Zbigniew Pyszniak (trener Siarki): Liczyłem na mocniejszą walkę ze strony mojego zespołu. Pierwsze kilka minut meczu pokazało, że możemy coś zagrać, ale potem każdy chciał zabłysnąć. Nie wiem, może każdy chciałby, aby o nim pisano, że jest najlepszy. Przez to w ataku powstał straszny chaos. Do przerwy mieliśmy aż czternaście strat, a Zastal to wykorzystał. Pozwoliliśmy też zielonogórzan na wiele kontr, a na to uczulałem swoich zawodników. Niektórzy gracze niestety muszą zejść na ziemię. Dobrze, że dopiero jest początek sezonu, bo niektórym zawodnikom wydawało się, iż po wygraniu pierwszego meczu są już koszykarzami ligi zawodowej. Musimy grać przede wszystkim jako kolektyw. A jak każdy za wszelką cenę będzie chciał zaistnieć, czy wylansować się, to będzie źle.

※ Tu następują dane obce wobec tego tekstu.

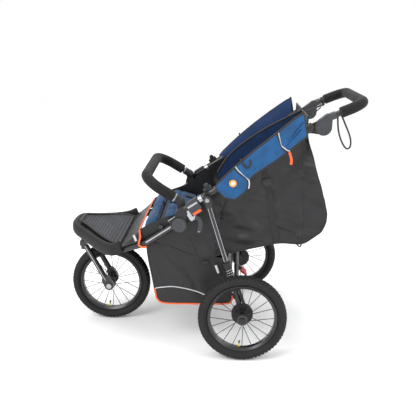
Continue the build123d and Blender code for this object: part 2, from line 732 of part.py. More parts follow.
def make_lever_clamp():
    """Brake lever perch on the right arm."""
    a, b = handle_point(24, -HANDLE_X), handle_point(38, -HANDLE_X)
    ring_part = rod(a, b, HANDLE_TUBE_R + 3.5)
    mid = handle_point(31, -HANDLE_X)
    ring_part += Pos((mid[0] + LEVER_PIVOT[0]) / 2 - 2, mid[1], mid[2]) * Box(34, 11, 9)
    ring_part -= rod(handle_point(10, -HANDLE_X), handle_point(60, -HANDLE_X), HANDLE_TUBE_R)
    return ring_part.solids().sort_by(SortBy.VOLUME)[-1]


LEVER_LEN = 62.0


def make_brake_lever():
    """Hand brake lever, lying inside the right arm and pointing at the grip."""
    x, y, z = LEVER_PIVOT
    hub_x = x + 8
    start = (hub_x, y - 4, z - 13)
    knee = (hub_x + 4, y - 16, z - 18)
    tip = (hub_x + 6, y - 16 - LEVER_LEN * HANDLE_DIR[0], z - 18 - LEVER_LEN * HANDLE_DIR[1] * 0.9)
    lever = rod((hub_x, y - 4, z - 5.2), (hub_x, y - 4, z - 17), 5)
    lever += rod(start, knee, 4)
    lever += rod(knee, tip, 3.6)
    lever += Pos(*knee) * Sphere(4)
    lever += Pos(*tip) * Sphere(4.4)
    return lever


CABLE_R = 2.2
CABLE_ROUTE = [(-172, 430, 826), (-160, 408, 808), (-128, 382, 792), (-84, 366, 784), (-34, 358, 780),
               (18, 354, 778),
               (70, 353, 777), (120, 354, 778), (162, 357, 784), (186, 358, 794)]

STRAP_R = 3.0
STRAP_ROUTE = [(211.5, 437.0, 845.0), (211, 438, 826), (209, 441, 797), (207, 448, 770),
               (206, 460, 744), (205, 473, 727),
               (205, 486, 733), (206, 487, 757), (207, 478, 784), (209, 465, 811), (211, 455, 833),
               (211.5, 447, 850)]


def cord_radii(route):
    """Largest tangent arcs that each corner's shorter run allows."""
    radii = []
    for a, b, c in zip(route, route[1:], route[2:]):
        one, two = Vector(*b) - Vector(*a), Vector(*c) - Vector(*b)
        turn = math.radians(one.get_angle(two))
        radii.append(0.45 * min(one.length, two.length) / math.tan(turn / 2))
    return radii


def make_cord(name, route, radius):
    """Round cord along straight runs joined by tangent arcs."""
    radii = cord_radii(route)
    path = FilletPolyline(*route, radius=radii)
    cord = sweep(Plane(origin=path @ 0, z_dir=path % 0) * Circle(radius), path=path)
    share = cord.volume / (math.pi * radius ** 2 * path.length)
    rounded = [round(r, 1) for r in radii]
    print(f"{name}: length {path.length:.1f} mm, radii {rounded}, volume share {share:.3f}")
    return cord


# ---------------------------------------------------------------- bumper

def bumper_path(start):
    """U-shaped path of the bumper bar."""
    left = [(BUMPER_X, *bumper_line(start)), (BUMPER_X, *bumper_line(BUMPER_REACH))]
    return left + [(-x, y, z) for x, y, z in reversed(left)]


def make_bumper_tube():
    """Bumper bar tube, seated in both sockets."""
    return tube_along(bumper_path(-6), BUMPER_BEND_R, BUMPER_R, TUBE_WALL)


def make_bumper_sleeve():
    """Foam sleeve on the bumper bar."""
    return tube_along(bumper_path(SOCKET_L - 12 + SLEEVE_GAP), BUMPER_BEND_R, SLEEVE_R, SLEEVE_R - BUMPER_R)


# ---------------------------------------------------------------- rear legs

def leg_rod(d0, d1, radius, x=LEG_X):
    """Round bar on the left leg's axis."""
    return rod((x, *on_leg(d0)), (x, *on_leg(d1)), radius)


def make_rear_leg():
    """Left rear leg with the eye it hangs from."""
    leg = leg_rod(0, LEG_END, LEG_R)
    leg += cross_rod(*LEG_PIVOT, LEG_EYE_R, LEG_X - LEG_R, LEG_X + LEG_R)
    leg += slot_plate(LEG_PIVOT, on_leg(34), LEG_EYE_R, LEG_R, LEG_X - LEG_R, LEG_X + LEG_R - 4)
    leg -= cross_rod(*LEG_PIVOT, LEG_PIN_R + RUN, LEG_X - 30, LEG_X + 30)
    return leg


def make_cross_tube():
    """Tube between the legs, with a lug each side for the lower stays and a mount for the pedal."""
    y, z = on_leg(CROSS_D)
    tube = cross_rod(y, z, CROSS_R, -(LEG_X - 4), LEG_X - 4)
    tube -= both_as_one(leg_rod(CROSS_D - 30, CROSS_D + 30, LEG_R))
    tube = tube.solids().sort_by(SortBy.VOLUME)[-1]
    for side in SIDES.values():
        x0, x1 = sorted((side * (STAY_X0 - 2), side * (STAY_X0 - 7)))
        tube += slot_plate((y, z), on_leg(STAY_END_D), CROSS_R + 1, 9, x0, x1)
    eye = slot_plate((y, z), PEDAL_PIVOT, CROSS_R + 1, PEDAL_EYE_R, -PEDAL_EYE_HALF, PEDAL_EYE_HALF)
    return tube + eye - cross_rod(*PEDAL_PIVOT, PEDAL_R + RUN, -PEDAL_EYE_HALF - 1, PEDAL_EYE_HALF + 1)


def make_spring_cap():
    """Left spring cap clamped on the leg."""
    cap = leg_rod(CAP_D, CAP_D + CAP_L, 13.4)
    return cap - leg_rod(CAP_D - 5, CAP_D + CAP_L + 5, LEG_R)


def make_spring(side):
    """Coil spring between the cap and the wheel carrier."""
    length = CARRIER_TOP - (CAP_D + CAP_L) - 2 * SPRING_WIRE_R - 0.6
    start = Plane(origin=(LEG_X, *on_leg(CAP_D + CAP_L + SPRING_WIRE_R + 0.3)), z_dir=(0, *LEG_DIR))
    coil = Helix(length / SPRING_TURNS, length, SPRING_R)
    wire = sweep(Plane(origin=coil @ 0, z_dir=coil % 0) * Circle(SPRING_WIRE_R), path=coil, is_frenet=True)
    spring = start * wire
    return spring if side > 0 else mirror(spring, about=Plane.YZ)


CARRIER_TOP = 318.0


def make_carrier(side):
    """Sliding wheel carrier with its brake drum plate and stub axle."""
    body = leg_rod(CARRIER_TOP, CARRIER_TOP + 22, 13.2)
    y_arm, z_arm = on_leg(CARRIER_TOP + 11)
    rear = 20.0
    arm = slot_plate((y_arm + 12, z_arm), (REAR_AXLE_Y + rear * 0.2, WHEEL_R + 10), 8, 14,
                     LEG_X - 9, LEG_X + 9)
    clear = leg_rod(CARRIER_TOP + 22, LEG_END + SUSPENSION_TRAVEL + 6, CROSS_R + 5.5)
    body += arm - clear
    drum_x1 = REAR_WHEEL_X - REAR_HUB_W / 2 - 1.0
    body += cross_rod(REAR_AXLE_Y, WHEEL_R, DRUM_R, LEG_X - 3, drum_x1) - leg_rod(
        CROSS_D - 40, LEG_END + 3, LEG_R + 1.5)
    boss = cross_rod(REAR_AXLE_Y, WHEEL_R, 15, LEG_X - 8, drum_x1)
    body += boss - leg_rod(CROSS_D - 40, LEG_END + 3, LEG_R + 1.5)
    body += cross_rod(REAR_AXLE_Y, WHEEL_R, AXLE_R, drum_x1, REAR_WHEEL_X + REAR_HUB_W / 2 + 3)
    nut_x = REAR_WHEEL_X + REAR_HUB_W / 2 + 1
    body += cross_rod(REAR_AXLE_Y, WHEEL_R, 9, nut_x, nut_x + 4)
    body -= leg_rod(CARRIER_TOP - 30, LEG_END + SUSPENSION_TRAVEL, LEG_R + RUN)
    body = body.solids().sort_by(SortBy.VOLUME)[-1]
    return body if side > 0 else mirror(body, about=Plane.YZ)


PEDAL_R = 5.0
PEDAL_HALF_W = 26.0
PEDAL_L = 20.0
PEDAL_DROP = 14.0          # the pedal's tip below its pin
PEDAL_EYE_R = 7.0
PEDAL_EYE_HALF = 6.0
PEDAL_PIVOT = (on_leg(CROSS_D)[0] + 18.0, on_leg(CROSS_D)[1] - 8.0)


def make_brake_pedal():
    """Foot brake pedal on the rear cross tube's mount."""
    y, z = PEDAL_PIVOT
    tip_y, tip_z = y + PEDAL_L, z - PEDAL_DROP
    outline = [(y - 2, z - 5), (tip_y, tip_z - 6), (tip_y + 2, tip_z), (y + 2, z + 5)]
    notch = PEDAL_EYE_HALF + PLANE_GAP
    pedal = plate(outline, -PEDAL_HALF_W, PEDAL_HALF_W)
    pedal -= cross_rod(y, z, PEDAL_EYE_R + PLANE_GAP, -notch, notch)
    pedal += cross_rod(y, z, PEDAL_R, -PEDAL_HALF_W + 10, PEDAL_HALF_W - 10)
    return pedal


# ---------------------------------------------------------------- moving seat parts

def make_backrest(side):
    """Reclining back of one seat, from its hinge edge to its top."""
    c, s = math.cos(math.radians(BACK_ANGLE)), math.sin(math.radians(BACK_ANGLE))
    y0, z0 = BACK_FOOT
    tip = (y0 + BACK_L * c, z0 + BACK_L * s)
    outline = [(y0, z0), tip, (tip[0] - BACK_T * s, tip[1] + BACK_T * c),
               (y0 - BACK_T * s + 6, z0 + BACK_T * c)]
    x0, x1 = sorted((side * SEAT_GAP, side * SEAT_HALF_W))
    return plate(outline, x0, x1)


def make_lower_stay():
    """Left flat stay from the seat frame's lug towards the rear cross tube."""
    end = on_leg(STAY_END_D)
    stay = slot_plate((STAY_Y, STAY_Z), end, STAY_W / 2, STAY_W / 2, STAY_X0, STAY_X1)
    return stay - cross_rod(STAY_Y, STAY_Z, 5 + RUN, STAY_X0 - 1, STAY_X1 + 1)


# ---------------------------------------------------------------- all nodes

def build_nodes():
    """Every sub-part by its node name."""
    nodes = {
        "front_frame_tube": make_front_tube(),
        "steering_head": make_steering_head(),
        "hinge_housings": both(make_hinge_housing()),
        "hinge_pins": both(make_hinge_pin()),
        "hinge_caps": both(make_hinge_cap()),
        "bumper_sockets": both(make_bumper_socket()),
        "seat_frame": make_seat_frame(),
        "seat_deck": make_seat_deck(),
        "seat_pads": both(make_seat_pad()),
        "calf_panel": make_calf_panel(),
        "footwell_shell": make_footwell_shell(),
        "footwell_mat": make_footwell_mat(),
        "side_panels": both(make_side_panel()),
        "basket": make_basket(),
        "fork_crown": make_fork_crown(),
        "fork_legs": both(make_fork_leg()),
        "front_axle": make_front_axle(),
        "upper_frame_tubes": both(make_upper_tube()),
        "tube_brackets": both(make_tube_bracket()),
        "lock_housings": both(make_lock_housing()),
        "leg_brackets": both(make_leg_bracket()),
        "handle_knuckles": both(make_handle_knuckle()),
        "wings": both(make_wing()),
        "gussets": both(make_gusset()),
        "rear_drop": make_rear_drop(),
        "seat_divider": make_seat_divider(),
        "brake_cable": make_cord("brake cable", CABLE_ROUTE, CABLE_R),
        "handle_tube": make_handle_tube(),
        "handle_grip": make_handle_grip(),
        "handle_discs": both(make_handle_disc()),
        "brake_lever_clamp": make_lever_clamp(),
        "brake_lever": make_brake_lever(),
        "wrist_strap": make_cord("wrist strap", STRAP_ROUTE, STRAP_R),
        "bumper_tube": make_bumper_tube(),
        "bumper_sleeve": make_bumper_sleeve(),
        "rear_leg_tubes": both(make_rear_leg()),
        "rear_cross_tube": make_cross_tube(),
        "spring_caps": both(make_spring_cap()),
        "brake_pedal": make_brake_pedal(),
        "lower_stays": both(make_lower_stay()),
    }
    for name, side in SIDES.items():
        nodes[f"fold_lock_{name}"] = make_fold_lock(side)
        nodes[f"spring_{name}"] = make_spring(side)
        nodes[f"hub_carrier_{name}"] = make_carrier(side)
        nodes[f"backrest_{name}"] = make_backrest(side)
        nodes.update(wheel_nodes(f"rear_{name}", (side * REAR_WHEEL_X, REAR_AXLE_Y, WHEEL_R), REAR_HUB_W))
    nodes.update(wheel_nodes("front", (0, FRONT_AXLE_Y, WHEEL_R), FRONT_HUB_W))
    return nodes


if __name__ == "__main__":
    os.makedirs("parts", exist_ok=True)
    for node, shape in build_nodes().items():
        export_step(shape, f"parts/{node}.step")
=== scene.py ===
"""Side-by-side double stroller: cloth, foam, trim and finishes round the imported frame.

+X is the children's left, -Y is the front, +Z is up, and lengths are in metres unless a
name says mm.  Side shapes are drawn as (y, z) points in mm and carried to the side's x.
"""

import logging
import math
from dataclasses import dataclass, replace
from enum import Enum
from typing import Callable, Sequence

import bmesh
import bpy
import numpy as np
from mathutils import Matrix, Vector


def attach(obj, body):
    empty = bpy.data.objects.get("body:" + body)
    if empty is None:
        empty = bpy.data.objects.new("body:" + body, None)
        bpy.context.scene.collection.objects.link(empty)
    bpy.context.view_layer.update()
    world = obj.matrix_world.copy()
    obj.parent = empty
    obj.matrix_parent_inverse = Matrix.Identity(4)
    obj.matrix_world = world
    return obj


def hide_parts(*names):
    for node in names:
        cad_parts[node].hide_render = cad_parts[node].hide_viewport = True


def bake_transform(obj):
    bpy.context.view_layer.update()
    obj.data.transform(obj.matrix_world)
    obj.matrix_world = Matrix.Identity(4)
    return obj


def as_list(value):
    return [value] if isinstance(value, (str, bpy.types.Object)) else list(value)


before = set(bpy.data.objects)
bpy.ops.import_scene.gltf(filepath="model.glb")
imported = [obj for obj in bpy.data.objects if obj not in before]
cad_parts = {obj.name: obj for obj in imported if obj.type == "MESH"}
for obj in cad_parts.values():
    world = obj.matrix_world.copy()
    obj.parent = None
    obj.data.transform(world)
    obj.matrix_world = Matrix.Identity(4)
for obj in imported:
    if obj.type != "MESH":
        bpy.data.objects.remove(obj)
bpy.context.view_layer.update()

LOG = logging.getLogger("stroller")
MM = 0.001
SIDES = {"left": 1.0, "right": -1.0}
Pairs = Sequence[tuple[float, float]]

# Upper frame tube in mm: a point on its axis, rise over run, and how fast it leans in past the bend.
TUBE_Y, TUBE_Z, TUBE_RISE = -114.6, 502.2, 0.6494
TUBE_BEND, TUBE_LEAN = 179, 0.298
TUBE_SIN, TUBE_COS = 0.5446, 0.8387


class Space(Enum):
    """Where a finish takes its pattern's coordinates from."""

    PLACE = "Object"
    CLOTH = "UV"


# ------------------------------------------------------------------ shapes

def smoothstep(value: np.ndarray, low: float, high: float) -> np.ndarray:
    """Ramp from 0 at low to 1 at high, with t * t * (3 - 2 t) between."""
    t = np.clip((value - low) / (high - low), 0.0, 1.0)
    return t * t * (3.0 - 2.0 * t)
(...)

Marcin Flieger (zawodnik Zastalu): Kluczem do sukcesu była nasza dobra obrona. Powodem wielu strat tarnobrzeżan była właśnie nasza defensywa. Z tych strat robiliśmy szybkie kontry i przez to zdobywaliśmy łatwe punkty. Jak zyskaliśmy dużą przewagę, to już łatwiej nam się grało i mogliśmy się trochę rozluźnić. Cieszę się z tego, że do kolejnego meczu podchodzimy tak jak mielibyśmy walczyć o wszystko. Walczymy o każdy centymetr parkietu i nie ma dla nas straconych piłek. Dużym plusem jest też to, że dzielimy się piłką w ataku. Nie ma jednego lidera, a każdy kto wychodzi z ławki, daje z siebie wszystko. Gra zespołowa jest naszym atutem.
Tomasz Pisarczyk (zawodnik Siarki): Popełniliśmy zdecydowanie za dużo strat. Do przerwy przegrywaliśmy szesnastoma punktami. Gdybyśmy w drugiej połowie ograniczyli straty i zebrali kilka piłek w obronie, ten mecz mógłby być na styku. Zabrakło nam też tego, co pokazaliśmy w pierwszym meczu, czyli gry zespołowej. W spotkaniu przeciwko Polpharmie zostawiliśmy serce na boisku, a w Zielonej Górze już tak nie było.
Tomasz Herkt (trener Zastalu): To było dobre spotkanie w naszym wykonaniu. Myślę, że straty przeciwnika zaważyły na losach tego meczu. To jest nasze drugie zwycięstwo i należy się z tego cieszyć, bo w tej lidze nie ma łatwych potyczek. Ponadto nieźle zagraliśmy w obronie. Ja od początku mówiłem, że jeśli nasza defensywa będzie zatrzymywała rywala na granicy maksimum 70 punktów, to będziemy mieli realne szanse na wygranie meczu.